WORK TO BE COMPLETED
Both the line containing "# ---- Files: one" and the line containing "before = set(bpy.data.objects)" are to be reproduced exactly, along with every line between them, and nothing more.

DATA EXTRACT
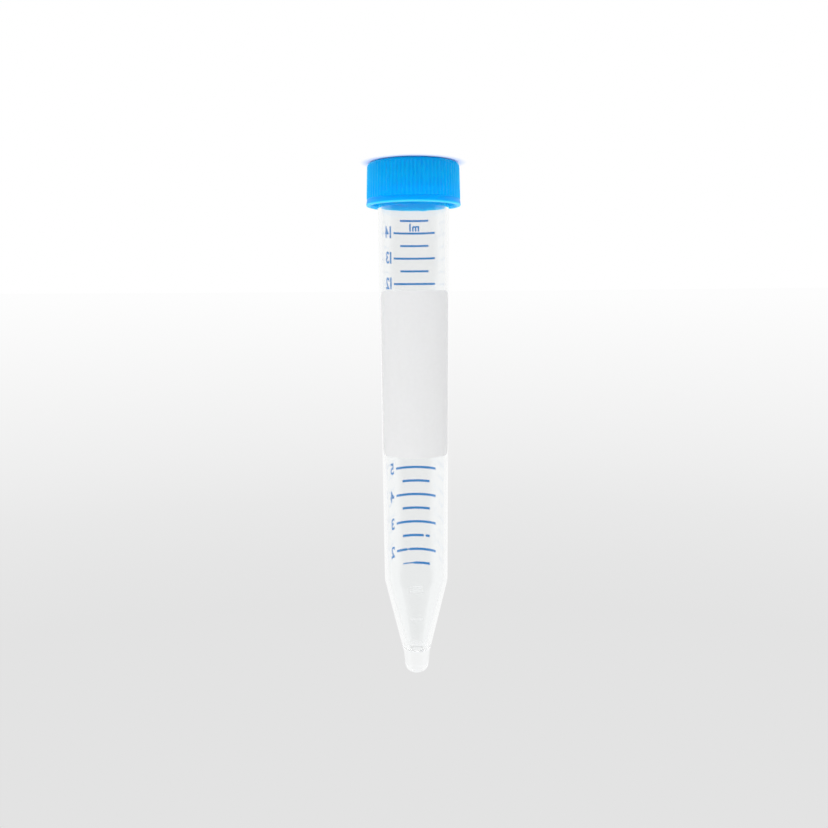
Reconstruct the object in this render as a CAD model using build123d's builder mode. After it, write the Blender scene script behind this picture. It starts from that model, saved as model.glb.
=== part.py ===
from build123d import *

import os
from math import cos, radians, sin, tan

# A 15 ml conical centrifuge tube, closed by its screw cap and standing on its head.
# The origin is the centre of the cap's flat top, which rests on the table. +Z runs up the common axis,
# past the mouth and the tapered body, to the conical tip. Lengths are millimetres, angles degrees.

# ---- Tube: one injection moulding ----
tube_length = 119.2  # mouth to tip
mouth_radius = 8.27  # outside, at the mouth
shoulder_radius = 7.5  # outside, where the body ends and the cone starts
body_wall = 0.81
lip_round = 0.25  # on both edges of the mouth
cone_length = 23.1  # shoulder to tip, outside
shoulder_round = 3.0
stub_length = 5.0  # the blunt stub below the cone
stub_radius = 3.1  # outside, where the cone runs into the stub
stub_end_radius = 2.65  # at the tip, before its rounding
stub_end_round = 2.1
stub_round = 1.5  # where the cone runs into the stub
bore_floor = 5.6  # solid plastic under the bore, nearly the whole stub
bore_end_radius = 2.1  # at its closed end, before the rounding
bore_end_round = 1.6

# ---- Cap: one injection moulding ----
cap_height = 9.7
cap_top = 1.2  # thickness of the top disc
cap_edge_round = 1.1
skirt_wall = 0.99  # over the rib crests, at the top disc
skirt_draft = 1.6  # the outside widens towards the rim
rib_count = 72
rib_depth = 0.26
groove_floor = 0.2  # width of the grooves between the ribs, along their floor
groove_width = 0.55  # and across the rib crests
band_height = 1.6  # plain band at the rim
band_step = 0.14  # the band's upper edge lies this far inside the rib crests
rim_flare = 0.3  # and the rim this far outside the band's upper edge
rim_round = 0.3
rim_lead_in = 0.45

# ---- Plug seal: the ring under the cap's top disc that goes into the mouth ----
plug_depth = 3.0
plug_wall = 0.8
plug_end_round = 0.35

# ---- Fits between tube and cap ----
thread_room = 1.2  # radial room between the neck and the skirt, for both threads
plug_clearance = 0.1  # radial, between the plug seal and the mouth

# ---- Worked out from the above ----
mouth_z = cap_top  # the lip seats on the underside of the top disc
tip_z = mouth_z + tube_length
shoulder_z = tip_z - cone_length
stub_z = tip_z - stub_length
bore_end_z = tip_z - bore_floor
mouth_bore_radius = mouth_radius - body_wall
shoulder_bore_radius = shoulder_radius - body_wall

skirt_bore_radius = mouth_radius + thread_room
cap_radius = skirt_bore_radius + skirt_wall
band_z = cap_height - band_height
skirt_radius = cap_radius + band_z * tan(radians(skirt_draft))
band_radius = skirt_radius - band_step
rim_radius = band_radius + rim_flare
groove_reach = 2 * rib_depth  # the groove's cutter stands this high, so its flanks carry on past the crests
groove_reach_width = 2 * groove_width - groove_floor
plug_end_z = cap_top + plug_depth
plug_radius = mouth_bore_radius - plug_clearance
plug_bore_radius = plug_radius - plug_wall


def outline(*corners):
    """Draws half of a turned piece's section, from corners given as (radius, z, corner round)."""
    points = [(radius, z) for radius, z, corner_round in corners]
    rounds = [corner_round for radius, z, corner_round in corners]
    FilletPolyline(*points, radius=rounds, close=True)


# ---- Tube ----
with BuildPart() as tube:
    with BuildSketch(Plane.XZ):
        with BuildLine():
            outline(
                # outside, from the tip down to the mouth
                (0, tip_z, 0),
                (stub_end_radius, tip_z, stub_end_round),
                (stub_radius, stub_z, stub_round),
                (shoulder_radius, shoulder_z, shoulder_round),
                (mouth_radius, mouth_z, lip_round),
                # inside, from the mouth up to the closed end
                (mouth_bore_radius, mouth_z, lip_round),
                (shoulder_bore_radius, shoulder_z, shoulder_round),
                (bore_end_radius, bore_end_z, bore_end_round),
                (0, bore_end_z, 0),
            )
        make_face()
    revolve(axis=Axis.Z)
tube.part.label = "tube"

# ---- Screw cap ----
# One flat-sided groove between two ribs. It follows the skirt's draft at a constant depth, starts on
# the plain band and runs out on the rounded edge of the top. The section's own y points outwards.
groove_plane = Plane(
    origin=(cap_radius - rib_depth, 0, 0),
    x_dir=(0, -1, 0),
    z_dir=(sin(radians(skirt_draft)), 0, cos(radians(skirt_draft))),
)
with BuildPart() as groove:
    with BuildSketch(groove_plane):
        with BuildLine():
            Polyline(
                (groove_floor / 2, 0),
                (groove_reach_width / 2, groove_reach),
                (-groove_reach_width / 2, groove_reach),
                (-groove_floor / 2, 0),
                close=True,
            )
        make_face()
    extrude(amount=band_z / cos(radians(skirt_draft)))

with BuildPart() as screw_cap:
    with BuildSketch(Plane.XZ):
        with BuildLine():
            outline(
                # outside, from the flat top up to the rim
                (0, 0, 0),
                (cap_radius, 0, cap_edge_round),
                (skirt_radius, band_z, 0),
                (band_radius, band_z, 0),
                (rim_radius, cap_height, rim_round),
                # inside, from the rim down to the top disc and round the plug seal
                (skirt_bore_radius + rim_lead_in, cap_height, 0),
                (skirt_bore_radius, cap_height - rim_lead_in, 0),
                (skirt_bore_radius, cap_top, 0),
                (plug_radius, cap_top, 0),
                (plug_radius, plug_end_z, plug_end_round),
                (plug_bore_radius, plug_end_z, plug_end_round),
                (plug_bore_radius, cap_top, 0),
                (0, cap_top, 0),
            )
        make_face()
    revolve(axis=Axis.Z)
    with PolarLocations(0, rib_count):
        add(groove.part, mode=Mode.SUBTRACT)
screw_cap.part.label = "screw_cap"

# ---- Files: one for each piece ----
os.makedirs("parts", exist_ok=True)
for piece in (tube, screw_cap):
    export_step(piece.part, f"parts/{piece.part.label}.step")
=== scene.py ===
import math
from functools import partialmethod

import bpy
from bpy.props import FloatProperty, FloatVectorProperty, IntProperty, PointerProperty
from mathutils import Matrix, Vector


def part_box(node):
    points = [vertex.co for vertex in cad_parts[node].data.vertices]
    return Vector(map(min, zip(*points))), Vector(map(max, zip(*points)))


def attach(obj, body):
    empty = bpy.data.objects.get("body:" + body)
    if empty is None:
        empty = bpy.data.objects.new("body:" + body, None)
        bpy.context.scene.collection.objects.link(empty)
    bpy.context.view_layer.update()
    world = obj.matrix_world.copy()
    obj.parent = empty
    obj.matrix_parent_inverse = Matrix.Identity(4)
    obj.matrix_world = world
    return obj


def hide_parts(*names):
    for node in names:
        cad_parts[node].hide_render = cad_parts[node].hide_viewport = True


bl_info = {
    "name": "Conical Centrifuge Tube",
    "version": (1, 0, 0),
    "blender": (4, 5, 0),
    "location": "View3D > Sidebar > Tube",
    "description": "A 15 ml conical tube with its screw cap, printed scale and write-on patch",
    "category": "Add Mesh",
}

# The frame stands the closed tube on its head: the cap's flat top is on the floor, +Z runs up to the tip,
# the write-on patch faces -Y and the printed scale faces +Y. Heights on the tube are measured from the tip.
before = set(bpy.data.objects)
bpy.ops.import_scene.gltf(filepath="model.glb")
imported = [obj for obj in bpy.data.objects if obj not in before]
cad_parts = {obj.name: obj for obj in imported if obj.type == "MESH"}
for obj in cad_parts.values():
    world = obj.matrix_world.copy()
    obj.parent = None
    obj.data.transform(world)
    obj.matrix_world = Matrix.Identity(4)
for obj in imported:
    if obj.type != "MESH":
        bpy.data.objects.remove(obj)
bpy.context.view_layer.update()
TUBE_LOW, TUBE_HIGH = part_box("tube")
CAP_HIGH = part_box("screw_cap")[1]

MM = 0.001
MILLILITRE = 1e-6  # in cubic metres
SAME_POINT = 0.001 * MM  # points nearer than this are one
SHARP_EDGE = math.radians(35)


def length(name, description, default_mm):
    """A length property, written here in millimetres."""
    return FloatProperty(name=name, description=description, default=default_mm * MM, unit="LENGTH", precision=5)


def degrees(name, description, default):
    """An angle property, written here in degrees."""
    return FloatProperty(name=name, description=description, default=math.radians(default), subtype="ANGLE")


def millilitres(name, description, default):
    """A volume property, in millilitres."""
    return FloatProperty(name=name, description=f"{description}, in ml", default=default)


def fraction(name, description, default):
    """A property that is a share of something else."""
    return FloatProperty(name=name, description=description, default=default, min=0, max=1)


def colour(name, description, hex_code):
    """A colour property, written here as an sRGB hex value."""
    return FloatVectorProperty(name=name, description=description, subtype="COLOR", size=4, min=0, max=1,
                               default=linear(hex_code))


def linear(hex_code):
    """An sRGB hex value such as "2A6FB0" as the linear RGBA that shaders work in."""
    channels = [int(hex_code[i:i + 2], 16) / 255 for i in (0, 2, 4)]
    return tuple(c / 12.92 if c <= 0.04045 else ((c + 0.055) / 1.055) ** 2.4 for c in channels) + (1.0,)


# ---------------------------------------------------------------------------------------------- sizes

class TubeSizes(bpy.types.PropertyGroup):
    """The moulded tube: a tapered wall, a cone and a solid blunt stub"""
    shoulder_radius: length("Shoulder radius", "Outside, where the body ends and the cone starts", 7.5)
    wall: length("Wall", "Thickness of the body's wall", 0.81)
    lip_round: length("Lip round", "Rounding of both edges of the mouth", 0.25)
    cone_length: length("Cone length", "Outside, from shoulder to tip", 23.1)
    shoulder_round: length("Shoulder round", "Rounding where body and cone meet", 3.0)
    stub_length: length("Stub length", "The blunt stub below the cone", 5.0)
    stub_radius: length("Stub radius", "Outside, where the cone runs into the stub", 3.1)
    stub_round: length("Stub round", "Rounding where the cone runs into the stub", 1.5)
    stub_end_radius: length("Stub end radius", "Outside, at the tip", 2.65)
    stub_end_round: length("Stub end round", "Rounding of the tip", 2.1)
    bore_floor: length("Bore floor", "Solid plastic between the bore and the tip", 5.6)
    bore_end_radius: length("Bore end radius", "The bore at its closed end", 2.1)
    bore_end_round: length("Bore end round", "Rounding of the bore's closed end", 1.6)
    columns: IntProperty(name="Columns", description="Faces round the tube", default=256, min=32)
    mark_relief: length("Mark relief", "How far the moulded volume marks stand out of the cone", 0.1)
    mark_half_height: length("Mark half height", "Half the width of a moulded line", 0.3)
    mark_half_arc: length("Mark half arc", "Half the length of a moulded line", 1.9)
    one_ml_height: length("1 ml height", "Middle of the two moulded 1 ml lines, above the tip", 18.1)
    one_ml_gap: length("1 ml gap", "Between the two moulded 1 ml lines", 1.1)
    half_ml_height: length("0.5 ml height", "The moulded 0.5 ml line, above the tip", 11.2)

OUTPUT
# ---- Files: one for each piece ----
os.makedirs("parts", exist_ok=True)
for piece in (tube, screw_cap):
    export_step(piece.part, f"parts/{piece.part.label}.step")
=== scene.py ===
import math
from functools import partialmethod

import bpy
from bpy.props import FloatProperty, FloatVectorProperty, IntProperty, PointerProperty
from mathutils import Matrix, Vector


def part_box(node):
    points = [vertex.co for vertex in cad_parts[node].data.vertices]
    return Vector(map(min, zip(*points))), Vector(map(max, zip(*points)))


def attach(obj, body):
    empty = bpy.data.objects.get("body:" + body)
    if empty is None:
        empty = bpy.data.objects.new("body:" + body, None)
        bpy.context.scene.collection.objects.link(empty)
    bpy.context.view_layer.update()
    world = obj.matrix_world.copy()
    obj.parent = empty
    obj.matrix_parent_inverse = Matrix.Identity(4)
    obj.matrix_world = world
    return obj


def hide_parts(*names):
    for node in names:
        cad_parts[node].hide_render = cad_parts[node].hide_viewport = True


bl_info = {
    "name": "Conical Centrifuge Tube",
    "version": (1, 0, 0),
    "blender": (4, 5, 0),
    "location": "View3D > Sidebar > Tube",
    "description": "A 15 ml conical tube with its screw cap, printed scale and write-on patch",
    "category": "Add Mesh",
}

# The frame stands the closed tube on its head: the cap's flat top is on the floor, +Z runs up to the tip,
# the write-on patch faces -Y and the printed scale faces +Y. Heights on the tube are measured from the tip.
before = set(bpy.data.objects)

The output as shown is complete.